*STATED EXERCISE*
Among the lines of data below, reproduce only those from the one with "Write part 2" through the one with "return plan", exactly as they stand, both ends included.

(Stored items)
/---
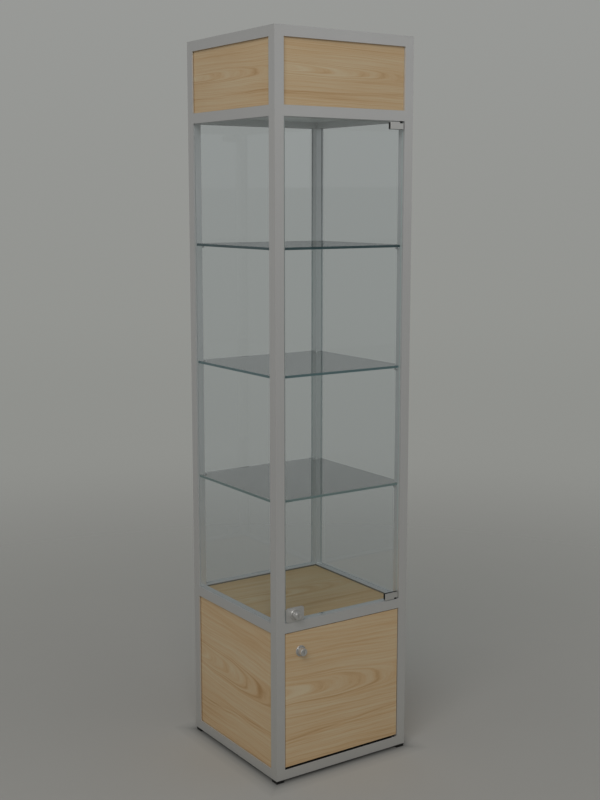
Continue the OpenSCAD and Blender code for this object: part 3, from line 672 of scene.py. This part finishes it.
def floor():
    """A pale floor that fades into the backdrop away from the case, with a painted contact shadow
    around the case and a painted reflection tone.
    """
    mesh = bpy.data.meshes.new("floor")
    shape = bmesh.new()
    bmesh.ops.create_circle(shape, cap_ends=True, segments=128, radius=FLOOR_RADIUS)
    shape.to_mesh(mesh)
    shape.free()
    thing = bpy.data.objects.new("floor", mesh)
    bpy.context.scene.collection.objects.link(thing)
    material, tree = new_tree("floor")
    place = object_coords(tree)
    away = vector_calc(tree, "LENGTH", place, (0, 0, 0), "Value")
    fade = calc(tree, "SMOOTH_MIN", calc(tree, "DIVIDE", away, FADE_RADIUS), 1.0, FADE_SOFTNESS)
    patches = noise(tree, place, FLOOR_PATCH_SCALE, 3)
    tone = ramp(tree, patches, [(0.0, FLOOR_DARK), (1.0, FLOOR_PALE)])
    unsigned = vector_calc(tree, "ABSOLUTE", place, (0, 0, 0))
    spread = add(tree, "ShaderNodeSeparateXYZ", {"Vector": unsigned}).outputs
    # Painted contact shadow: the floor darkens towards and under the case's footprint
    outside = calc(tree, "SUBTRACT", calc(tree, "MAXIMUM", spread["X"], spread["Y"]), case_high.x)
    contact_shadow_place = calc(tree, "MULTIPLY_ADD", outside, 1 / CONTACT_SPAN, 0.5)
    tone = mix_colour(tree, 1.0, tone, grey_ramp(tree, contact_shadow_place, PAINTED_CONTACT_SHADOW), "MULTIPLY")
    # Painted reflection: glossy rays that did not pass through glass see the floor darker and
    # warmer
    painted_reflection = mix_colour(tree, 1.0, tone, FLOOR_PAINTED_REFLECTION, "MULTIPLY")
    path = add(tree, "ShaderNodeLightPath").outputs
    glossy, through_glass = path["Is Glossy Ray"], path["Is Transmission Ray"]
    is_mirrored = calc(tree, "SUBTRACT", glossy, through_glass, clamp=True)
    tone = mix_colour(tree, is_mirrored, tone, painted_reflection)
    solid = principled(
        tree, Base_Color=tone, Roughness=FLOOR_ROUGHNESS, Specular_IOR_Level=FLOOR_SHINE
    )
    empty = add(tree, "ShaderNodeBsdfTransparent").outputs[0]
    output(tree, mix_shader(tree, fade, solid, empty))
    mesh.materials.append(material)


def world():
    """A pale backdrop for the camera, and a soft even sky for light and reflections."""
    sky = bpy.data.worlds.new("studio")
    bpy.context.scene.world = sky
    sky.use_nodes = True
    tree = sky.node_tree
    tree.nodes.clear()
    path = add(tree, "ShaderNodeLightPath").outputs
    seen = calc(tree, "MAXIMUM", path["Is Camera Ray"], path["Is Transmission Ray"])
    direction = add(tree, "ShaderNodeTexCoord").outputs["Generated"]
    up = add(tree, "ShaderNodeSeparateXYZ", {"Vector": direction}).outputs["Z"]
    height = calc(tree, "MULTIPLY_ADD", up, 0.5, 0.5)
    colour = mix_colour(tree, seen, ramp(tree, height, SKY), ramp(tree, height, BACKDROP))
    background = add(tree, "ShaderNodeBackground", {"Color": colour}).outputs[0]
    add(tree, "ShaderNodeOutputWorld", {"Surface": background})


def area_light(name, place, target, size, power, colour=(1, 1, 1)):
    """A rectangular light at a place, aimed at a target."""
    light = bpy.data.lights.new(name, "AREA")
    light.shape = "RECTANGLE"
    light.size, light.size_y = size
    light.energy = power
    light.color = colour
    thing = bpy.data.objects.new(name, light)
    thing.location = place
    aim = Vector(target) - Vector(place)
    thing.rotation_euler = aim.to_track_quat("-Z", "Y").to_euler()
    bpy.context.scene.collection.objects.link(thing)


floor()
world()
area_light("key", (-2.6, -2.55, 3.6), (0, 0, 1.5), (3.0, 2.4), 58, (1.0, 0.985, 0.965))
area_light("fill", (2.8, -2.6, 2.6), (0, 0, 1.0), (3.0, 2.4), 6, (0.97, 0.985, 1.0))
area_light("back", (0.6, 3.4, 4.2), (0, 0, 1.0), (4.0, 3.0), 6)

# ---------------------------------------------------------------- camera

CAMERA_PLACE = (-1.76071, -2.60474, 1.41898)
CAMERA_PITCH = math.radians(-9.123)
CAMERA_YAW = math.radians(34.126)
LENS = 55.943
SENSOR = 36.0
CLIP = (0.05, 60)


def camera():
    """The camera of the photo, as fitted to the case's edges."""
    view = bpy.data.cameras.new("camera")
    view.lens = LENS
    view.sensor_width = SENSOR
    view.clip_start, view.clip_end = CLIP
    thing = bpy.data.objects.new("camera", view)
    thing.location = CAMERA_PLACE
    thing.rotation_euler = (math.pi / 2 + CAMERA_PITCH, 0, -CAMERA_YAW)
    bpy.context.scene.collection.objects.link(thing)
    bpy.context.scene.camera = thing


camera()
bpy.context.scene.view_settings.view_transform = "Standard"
\---
/---
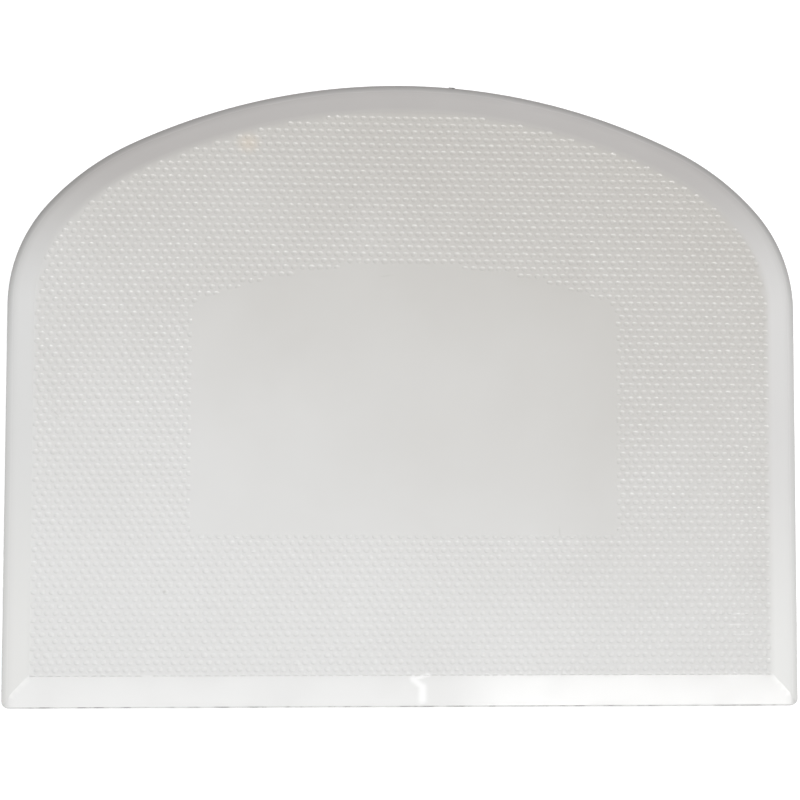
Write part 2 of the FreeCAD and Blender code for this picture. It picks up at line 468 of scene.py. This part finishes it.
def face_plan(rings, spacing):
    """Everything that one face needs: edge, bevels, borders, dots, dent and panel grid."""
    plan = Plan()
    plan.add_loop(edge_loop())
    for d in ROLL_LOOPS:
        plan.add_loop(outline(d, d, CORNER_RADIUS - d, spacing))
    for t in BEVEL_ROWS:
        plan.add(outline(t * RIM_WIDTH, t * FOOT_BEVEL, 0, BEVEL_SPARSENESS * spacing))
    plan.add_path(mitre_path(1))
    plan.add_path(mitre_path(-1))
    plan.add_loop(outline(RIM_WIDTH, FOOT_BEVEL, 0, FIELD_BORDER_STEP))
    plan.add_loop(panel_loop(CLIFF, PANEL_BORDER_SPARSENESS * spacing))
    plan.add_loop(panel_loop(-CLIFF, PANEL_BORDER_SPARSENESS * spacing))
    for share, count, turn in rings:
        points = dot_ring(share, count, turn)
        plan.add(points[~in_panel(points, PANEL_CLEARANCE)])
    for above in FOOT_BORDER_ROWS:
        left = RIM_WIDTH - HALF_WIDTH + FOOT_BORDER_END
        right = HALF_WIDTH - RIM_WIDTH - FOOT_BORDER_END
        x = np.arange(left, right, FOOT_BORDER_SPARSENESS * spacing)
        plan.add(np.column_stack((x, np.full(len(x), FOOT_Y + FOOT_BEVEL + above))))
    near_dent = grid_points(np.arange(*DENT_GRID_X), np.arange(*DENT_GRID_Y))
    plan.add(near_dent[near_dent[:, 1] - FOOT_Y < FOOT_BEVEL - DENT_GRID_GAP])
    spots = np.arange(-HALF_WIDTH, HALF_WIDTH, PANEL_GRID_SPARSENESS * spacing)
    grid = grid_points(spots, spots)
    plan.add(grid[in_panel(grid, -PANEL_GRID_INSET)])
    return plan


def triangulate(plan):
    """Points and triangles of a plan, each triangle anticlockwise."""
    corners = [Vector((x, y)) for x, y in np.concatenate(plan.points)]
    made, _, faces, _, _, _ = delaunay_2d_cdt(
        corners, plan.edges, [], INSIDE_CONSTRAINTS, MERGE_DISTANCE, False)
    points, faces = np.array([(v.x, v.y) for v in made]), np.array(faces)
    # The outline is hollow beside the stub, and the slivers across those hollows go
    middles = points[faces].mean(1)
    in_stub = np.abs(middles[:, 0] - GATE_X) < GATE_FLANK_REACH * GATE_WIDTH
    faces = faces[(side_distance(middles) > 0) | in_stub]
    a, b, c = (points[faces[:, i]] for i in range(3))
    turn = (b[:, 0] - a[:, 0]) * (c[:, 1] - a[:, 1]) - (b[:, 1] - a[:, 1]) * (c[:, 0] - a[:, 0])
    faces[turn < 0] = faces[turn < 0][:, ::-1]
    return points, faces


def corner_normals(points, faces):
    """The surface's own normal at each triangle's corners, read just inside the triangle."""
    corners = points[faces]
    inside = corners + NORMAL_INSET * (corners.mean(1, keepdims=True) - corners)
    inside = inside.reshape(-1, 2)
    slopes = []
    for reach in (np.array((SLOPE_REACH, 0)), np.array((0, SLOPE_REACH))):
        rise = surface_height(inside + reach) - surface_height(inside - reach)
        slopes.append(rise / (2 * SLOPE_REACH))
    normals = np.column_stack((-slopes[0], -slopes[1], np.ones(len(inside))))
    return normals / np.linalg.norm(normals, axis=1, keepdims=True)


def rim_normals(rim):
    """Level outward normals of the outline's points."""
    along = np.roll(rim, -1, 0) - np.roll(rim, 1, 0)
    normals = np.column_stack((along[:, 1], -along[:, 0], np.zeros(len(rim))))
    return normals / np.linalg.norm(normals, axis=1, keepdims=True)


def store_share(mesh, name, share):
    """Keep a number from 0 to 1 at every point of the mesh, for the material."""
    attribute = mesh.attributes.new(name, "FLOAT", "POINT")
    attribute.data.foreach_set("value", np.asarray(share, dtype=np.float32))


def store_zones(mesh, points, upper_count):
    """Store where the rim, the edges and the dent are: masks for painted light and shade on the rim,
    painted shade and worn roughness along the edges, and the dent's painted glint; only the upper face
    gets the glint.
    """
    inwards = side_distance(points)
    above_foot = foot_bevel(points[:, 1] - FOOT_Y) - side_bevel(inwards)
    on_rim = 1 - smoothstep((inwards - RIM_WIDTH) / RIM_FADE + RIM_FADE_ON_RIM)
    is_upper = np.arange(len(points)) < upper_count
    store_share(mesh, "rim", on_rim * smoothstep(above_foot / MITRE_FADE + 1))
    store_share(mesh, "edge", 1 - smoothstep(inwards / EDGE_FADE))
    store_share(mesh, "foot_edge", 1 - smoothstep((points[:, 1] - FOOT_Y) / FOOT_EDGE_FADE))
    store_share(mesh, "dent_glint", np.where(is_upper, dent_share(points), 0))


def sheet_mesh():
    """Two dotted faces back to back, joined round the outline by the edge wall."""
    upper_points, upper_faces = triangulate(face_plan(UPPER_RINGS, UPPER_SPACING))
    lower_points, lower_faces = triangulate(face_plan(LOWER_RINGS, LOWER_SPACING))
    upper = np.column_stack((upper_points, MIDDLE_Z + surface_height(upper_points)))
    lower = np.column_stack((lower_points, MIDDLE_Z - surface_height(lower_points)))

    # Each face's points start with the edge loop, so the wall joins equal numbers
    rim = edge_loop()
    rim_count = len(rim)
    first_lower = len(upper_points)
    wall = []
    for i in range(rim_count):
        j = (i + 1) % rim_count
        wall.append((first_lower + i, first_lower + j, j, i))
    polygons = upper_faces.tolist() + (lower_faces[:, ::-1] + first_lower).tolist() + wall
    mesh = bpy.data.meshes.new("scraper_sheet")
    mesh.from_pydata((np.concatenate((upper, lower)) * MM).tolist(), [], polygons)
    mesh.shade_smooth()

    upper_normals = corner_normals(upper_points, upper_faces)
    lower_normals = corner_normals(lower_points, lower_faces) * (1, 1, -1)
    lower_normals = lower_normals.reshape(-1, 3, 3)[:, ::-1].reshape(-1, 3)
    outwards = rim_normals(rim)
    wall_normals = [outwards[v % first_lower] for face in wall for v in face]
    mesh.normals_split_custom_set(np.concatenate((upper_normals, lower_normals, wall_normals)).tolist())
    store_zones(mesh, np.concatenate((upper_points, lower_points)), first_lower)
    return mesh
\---
*SOLUTION TO THE PROBLEM*
Write part 2 of the FreeCAD and Blender code for this picture. It picks up at line 468 of scene.py. This part finishes it.
def face_plan(rings, spacing):
    """Everything that one face needs: edge, bevels, borders, dots, dent and panel grid."""
    plan = Plan()
    plan.add_loop(edge_loop())
    for d in ROLL_LOOPS:
        plan.add_loop(outline(d, d, CORNER_RADIUS - d, spacing))
    for t in BEVEL_ROWS:
        plan.add(outline(t * RIM_WIDTH, t * FOOT_BEVEL, 0, BEVEL_SPARSENESS * spacing))
    plan.add_path(mitre_path(1))
    plan.add_path(mitre_path(-1))
    plan.add_loop(outline(RIM_WIDTH, FOOT_BEVEL, 0, FIELD_BORDER_STEP))
    plan.add_loop(panel_loop(CLIFF, PANEL_BORDER_SPARSENESS * spacing))
    plan.add_loop(panel_loop(-CLIFF, PANEL_BORDER_SPARSENESS * spacing))
    for share, count, turn in rings:
        points = dot_ring(share, count, turn)
        plan.add(points[~in_panel(points, PANEL_CLEARANCE)])
    for above in FOOT_BORDER_ROWS:
        left = RIM_WIDTH - HALF_WIDTH + FOOT_BORDER_END
        right = HALF_WIDTH - RIM_WIDTH - FOOT_BORDER_END
        x = np.arange(left, right, FOOT_BORDER_SPARSENESS * spacing)
        plan.add(np.column_stack((x, np.full(len(x), FOOT_Y + FOOT_BEVEL + above))))
    near_dent = grid_points(np.arange(*DENT_GRID_X), np.arange(*DENT_GRID_Y))
    plan.add(near_dent[near_dent[:, 1] - FOOT_Y < FOOT_BEVEL - DENT_GRID_GAP])
    spots = np.arange(-HALF_WIDTH, HALF_WIDTH, PANEL_GRID_SPARSENESS * spacing)
    grid = grid_points(spots, spots)
    plan.add(grid[in_panel(grid, -PANEL_GRID_INSET)])
    return plan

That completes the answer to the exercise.